If you want to investigate further, I suggest you read the web sites I earlier pointed out. It will give you many useful information about
X$KFFI, and many more. You may also want to use the
amdu utility that comes with 11g. Try
amdu -help to start. Here is an example of such commands to look at the content of the Disk Group MetaData:
$ amdu -diskstring /dev/loop0 -dump DGBLUJ -noimage $ amdu -diskstring /dev/loop7 -dump DGREDX -noimage
Step 4: Make Your Clone
As I mentioned earlier, this is important. You turn off the ASM rebalancing and start the the database BEGIN backup. Once this is done, you’ll have to use your favourite storage commands. In my case, the command is:
$ dd if=disk of=disk.bis bs=4096
Then you can end with the database backup mode and restart the ASM automatic I/O rebalancing.
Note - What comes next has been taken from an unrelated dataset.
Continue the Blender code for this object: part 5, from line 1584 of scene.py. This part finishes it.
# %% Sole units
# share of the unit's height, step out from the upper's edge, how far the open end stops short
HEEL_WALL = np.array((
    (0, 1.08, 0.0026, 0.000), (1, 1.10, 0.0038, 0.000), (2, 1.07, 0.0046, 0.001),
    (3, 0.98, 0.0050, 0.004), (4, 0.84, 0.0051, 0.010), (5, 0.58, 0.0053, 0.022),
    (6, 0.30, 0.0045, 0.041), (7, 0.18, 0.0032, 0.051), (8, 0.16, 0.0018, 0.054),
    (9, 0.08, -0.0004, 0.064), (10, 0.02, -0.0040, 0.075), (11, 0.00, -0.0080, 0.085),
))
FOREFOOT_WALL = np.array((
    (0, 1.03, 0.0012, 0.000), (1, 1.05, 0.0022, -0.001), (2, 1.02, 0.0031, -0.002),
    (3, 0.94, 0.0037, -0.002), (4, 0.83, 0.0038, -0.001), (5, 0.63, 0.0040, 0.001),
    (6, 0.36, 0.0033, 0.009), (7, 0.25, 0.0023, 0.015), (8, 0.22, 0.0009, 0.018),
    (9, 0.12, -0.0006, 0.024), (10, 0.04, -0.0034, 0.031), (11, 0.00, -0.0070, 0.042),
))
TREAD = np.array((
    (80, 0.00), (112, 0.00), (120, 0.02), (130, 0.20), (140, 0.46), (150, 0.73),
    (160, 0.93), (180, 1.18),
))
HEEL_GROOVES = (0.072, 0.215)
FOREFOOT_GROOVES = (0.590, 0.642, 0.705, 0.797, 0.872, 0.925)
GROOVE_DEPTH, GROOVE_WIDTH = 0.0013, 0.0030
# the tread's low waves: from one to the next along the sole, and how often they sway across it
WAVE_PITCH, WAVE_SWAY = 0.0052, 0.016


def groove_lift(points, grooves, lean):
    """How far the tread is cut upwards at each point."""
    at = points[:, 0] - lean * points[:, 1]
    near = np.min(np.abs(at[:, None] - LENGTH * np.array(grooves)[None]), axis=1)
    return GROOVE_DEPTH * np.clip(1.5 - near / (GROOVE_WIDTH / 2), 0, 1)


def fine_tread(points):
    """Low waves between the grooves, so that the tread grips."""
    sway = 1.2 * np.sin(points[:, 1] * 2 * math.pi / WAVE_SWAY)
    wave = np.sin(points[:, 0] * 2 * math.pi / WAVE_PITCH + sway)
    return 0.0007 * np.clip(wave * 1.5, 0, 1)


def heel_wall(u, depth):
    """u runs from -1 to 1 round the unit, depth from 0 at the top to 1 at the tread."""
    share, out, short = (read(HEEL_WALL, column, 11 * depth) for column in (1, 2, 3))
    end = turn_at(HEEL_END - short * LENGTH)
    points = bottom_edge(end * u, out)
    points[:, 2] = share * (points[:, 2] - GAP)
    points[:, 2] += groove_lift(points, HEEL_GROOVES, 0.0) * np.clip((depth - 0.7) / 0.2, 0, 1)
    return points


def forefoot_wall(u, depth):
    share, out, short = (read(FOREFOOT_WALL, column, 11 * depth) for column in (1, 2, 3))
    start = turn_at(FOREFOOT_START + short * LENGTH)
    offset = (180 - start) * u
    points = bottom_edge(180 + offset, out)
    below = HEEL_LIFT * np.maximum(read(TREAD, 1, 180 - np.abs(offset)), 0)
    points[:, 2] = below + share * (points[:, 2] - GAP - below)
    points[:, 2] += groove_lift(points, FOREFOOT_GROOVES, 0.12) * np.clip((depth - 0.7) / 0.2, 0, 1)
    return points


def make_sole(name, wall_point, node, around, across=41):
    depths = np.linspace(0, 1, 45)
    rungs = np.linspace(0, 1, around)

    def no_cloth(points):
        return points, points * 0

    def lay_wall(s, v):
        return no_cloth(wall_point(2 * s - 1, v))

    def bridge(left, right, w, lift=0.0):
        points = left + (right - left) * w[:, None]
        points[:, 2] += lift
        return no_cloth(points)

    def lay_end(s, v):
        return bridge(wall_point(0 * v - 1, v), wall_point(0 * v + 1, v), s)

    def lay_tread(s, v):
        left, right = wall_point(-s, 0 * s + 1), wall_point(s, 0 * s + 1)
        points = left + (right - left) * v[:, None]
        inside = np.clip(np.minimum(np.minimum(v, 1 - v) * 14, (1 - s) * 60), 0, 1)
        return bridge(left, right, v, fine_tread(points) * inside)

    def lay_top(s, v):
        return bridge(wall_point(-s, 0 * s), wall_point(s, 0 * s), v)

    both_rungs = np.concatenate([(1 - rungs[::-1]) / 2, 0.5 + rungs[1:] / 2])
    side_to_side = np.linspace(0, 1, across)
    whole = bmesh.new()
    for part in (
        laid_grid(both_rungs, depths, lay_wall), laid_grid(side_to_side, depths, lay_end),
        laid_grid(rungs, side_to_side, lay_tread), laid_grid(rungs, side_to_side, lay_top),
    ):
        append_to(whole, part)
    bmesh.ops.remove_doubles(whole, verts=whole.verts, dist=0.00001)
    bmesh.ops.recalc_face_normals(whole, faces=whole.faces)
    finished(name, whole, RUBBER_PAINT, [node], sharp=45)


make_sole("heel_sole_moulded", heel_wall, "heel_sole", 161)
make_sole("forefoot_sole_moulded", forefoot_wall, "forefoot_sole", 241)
Step 5: Merge the Meta Data from DGREDX Into the DGBLUJ Copy
Once you’ve got the Disk Group clone, you can merge the metadata you’ve copied from
DGREDX into the
DGBLUJ clone. You can use the
dd command as below:
$ dd if=dgredx-file0.2k of=disk.bis bs=2048 conv=notrunc,nocreat 1+0 records in 1+0 records out 2048 bytes (2.0 kB) copied, 0.0156065 seconds, 131 kB/s $ dd if=dgredx-file2.2k of=disk.bis bs=2048 seek=1536 conv=notrunc,nocreat 1+0 records in 1+0 records out 2048 bytes (2.0 kB) copied, 0.0488208 seconds, 41.9 kB/s
Step 6: Create the Device on the Server
Once again, this operation is very specific to this test case; to create a device with
losetup, use the commands below:
# losetup /dev/loop1 /asmdisks/disk.bis # losetup -a /dev/loop0: :7438421 (/asmdisks/disk) /dev/loop1: :7438425 (/asmdisks/disk.bis)
To avoid any problem, check the privileges of the files and of the devices.
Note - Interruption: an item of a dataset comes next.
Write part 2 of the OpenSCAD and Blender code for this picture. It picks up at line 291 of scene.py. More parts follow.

Step 7: Mount the Diskgroup in the Primary ASM Instance
Once the disk is copied, patched, and mounted to a system device, you can simply mount it on the primary ASM instance as below:
$ . oraenv ORACLE_SID = [BLACK] ? +ASM The Oracle base for ORACLE_HOME=/u01/app/oracle/product/11.1.0/db_1 $ sqlplus / as sysdba SQL> alter diskgroup DGREDX mount; Diskgroup altered. SQL> exit;
The safer way to continue is probably to delete the files that pointed to files in the primary Disk Group. Here is an example showing how to delete the controlfile copies:
$ asmcmd ASMCMD> ls DGBLUJ/ DGREDX/ ASMCMD> ls DGREDX/BLUJ/CONTROLFILE/* Current.260.646592475 Current.261.646592475 ASMCMD> rm DGREDX/BLUJ/CONTROLFILE/* You may delete multiple files and/or directories. Are you sure? (y/n) y ASMCMD> exit
This not only includes the controlfiles but also:
- the ASM aliases
- the SPFILE
- the Redo Logs — because ASM uses OMF and you’ll have to open the clone of the database you’ll create with RESETLOGS. You shouldn’t be able to rename those files anyway.
Step 8: End by Cloning the Database
I guess if you’re come this far, this step should be easy for you.
Anyway, this time more than ever, I’ll be very interested if you go further into this test case.